Key findings include:
- Some people experience living in the PRS as capability-enhancing. Adequate interior and outdoor space, housing quality and local connections, a sense of autonomy and control, and positive relationships with landlords allow people to engage in the daily activities and interactions that are integral to achieving good wellbeing.
- Some people living in the PRS, especially those with low incomes, experience capability deprivation which is linked to poor property conditions, spatial isolation, feelings of insecurity, illegal or poor landlord and letting agent management practices and issues of affordability.
- Feelings of insecurity in relation to remaining in the property were reported by numerous participant. This causes harm to an individuals’ emotional wellbeing and housing choices, regardless of whether they are asked to leave the property or not. Statistics on the number of tenancies ended by landlords do not provide adequate indication of subjective experiences of housing insecurity.
- For some people living in the PRS, certain capabilities can only be achieved at the expense of other capabilities. Consequently, living in the PRS involves a process of risk management and pragmatic trade-offs.

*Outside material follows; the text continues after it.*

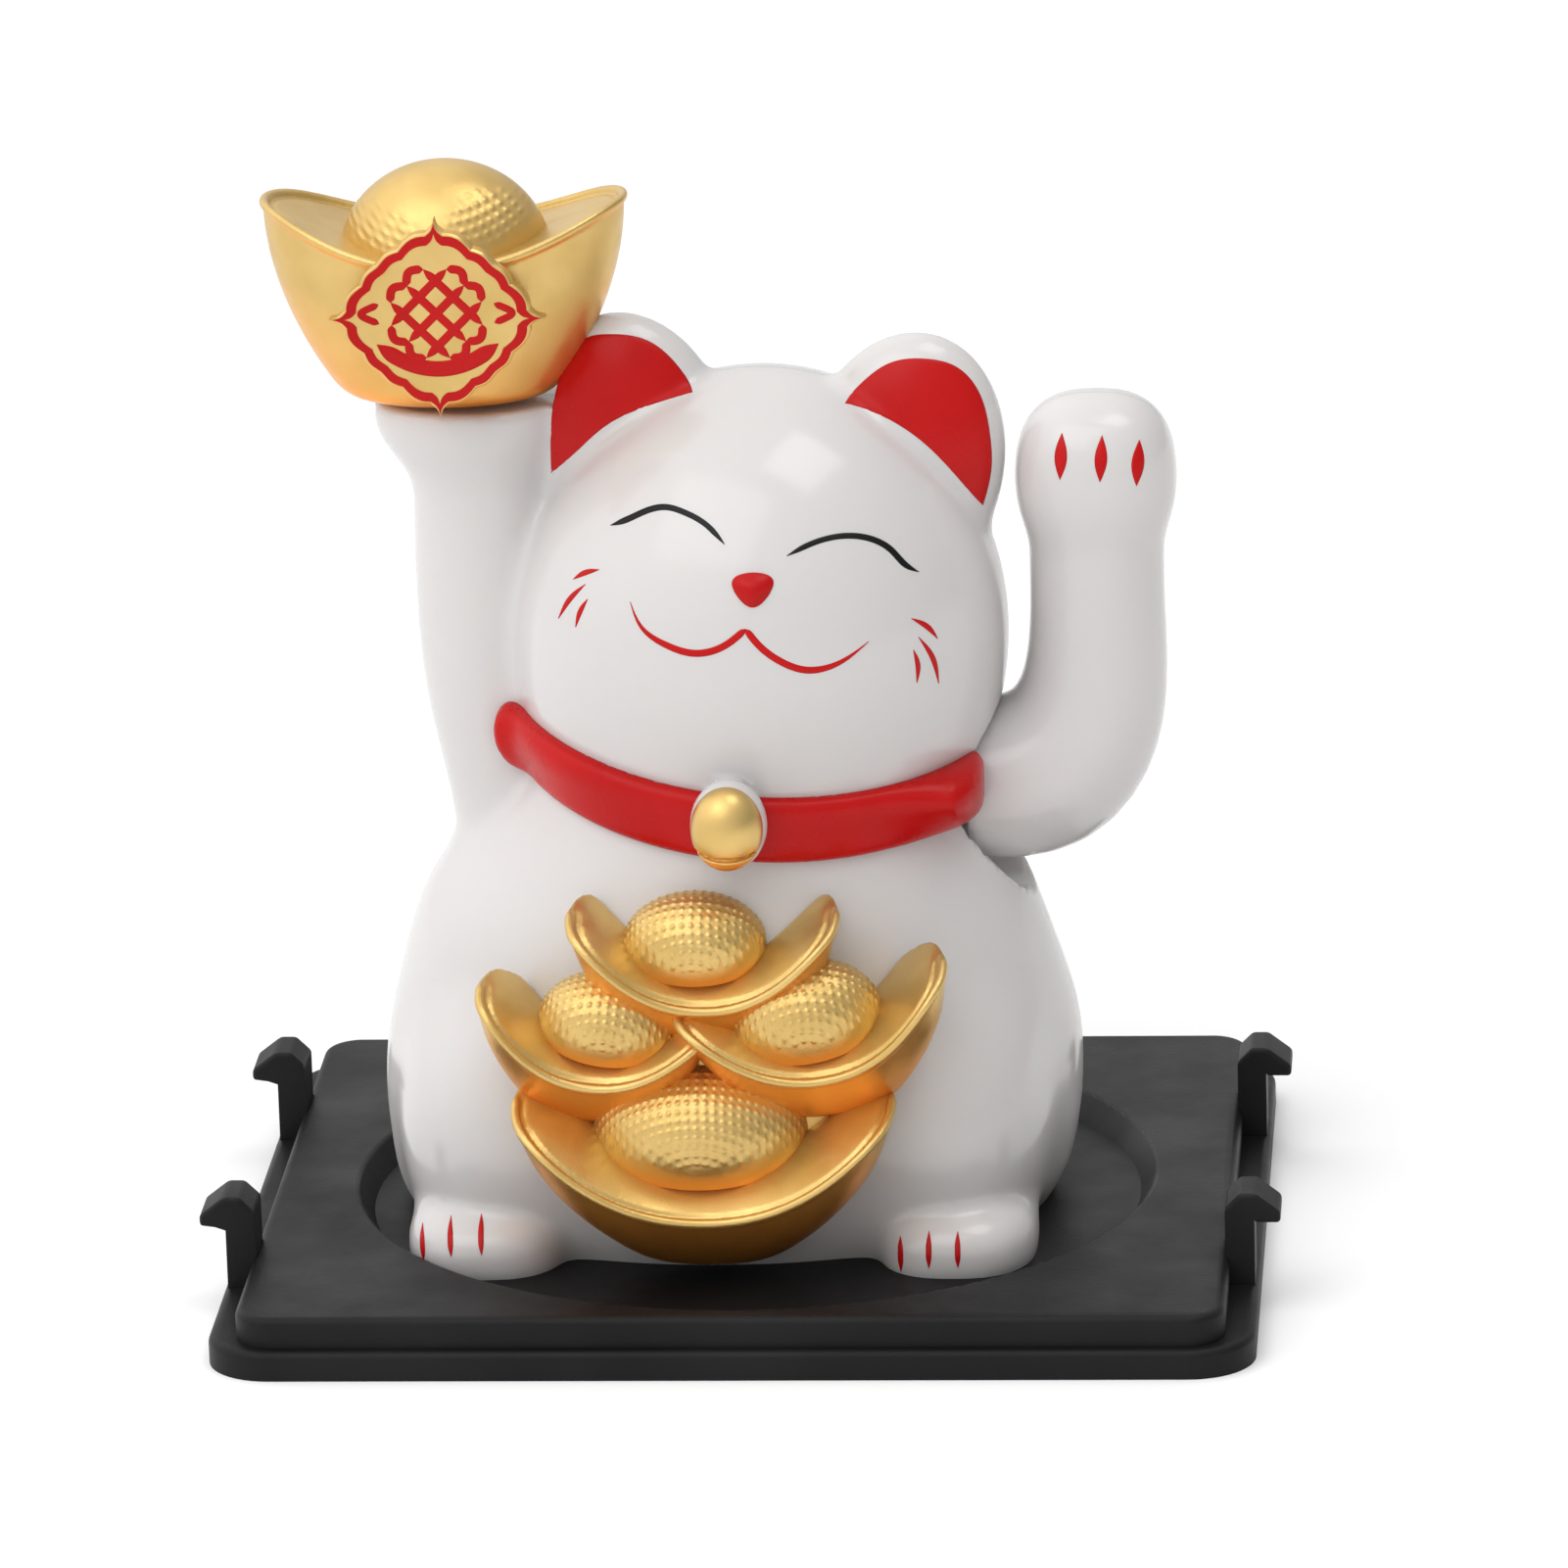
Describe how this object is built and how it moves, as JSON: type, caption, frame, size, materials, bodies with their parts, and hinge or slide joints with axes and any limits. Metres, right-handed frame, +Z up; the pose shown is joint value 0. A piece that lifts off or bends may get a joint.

- Tenancy law only affects perceptions of security to a certain degree. The relationship with the landlord was the most important factor contributed to the perceived risk of housing precarity.
Author Dr McKee, senior lecturer in social policy & housing at the University of Stirling, said: “The relationship between the tenant and their landlord is particularly important. Yet it was not always easy for tenants to speak up and raise their concerns, especially for those on the lowest incomes who had limited alternative housing options available to them.”
Author Dr Harris, senior research associate at the University of Bristol, said: “These findings show that satisfaction statistics alone do not provide an adequate measure of wellbeing or how well the sector is operating. Some people may report being satisfied because their last housing situation was significantly worse, or because they don’t expect to achieve any better.2
Steve Harriott, board member at the TDS Charitable Foundation, which co-funded the research with the SafeDeposits Charitable Trust, added: “This is a fascinating piece of qualitative research which provides insight into what tenants think about living in the private rented sector.”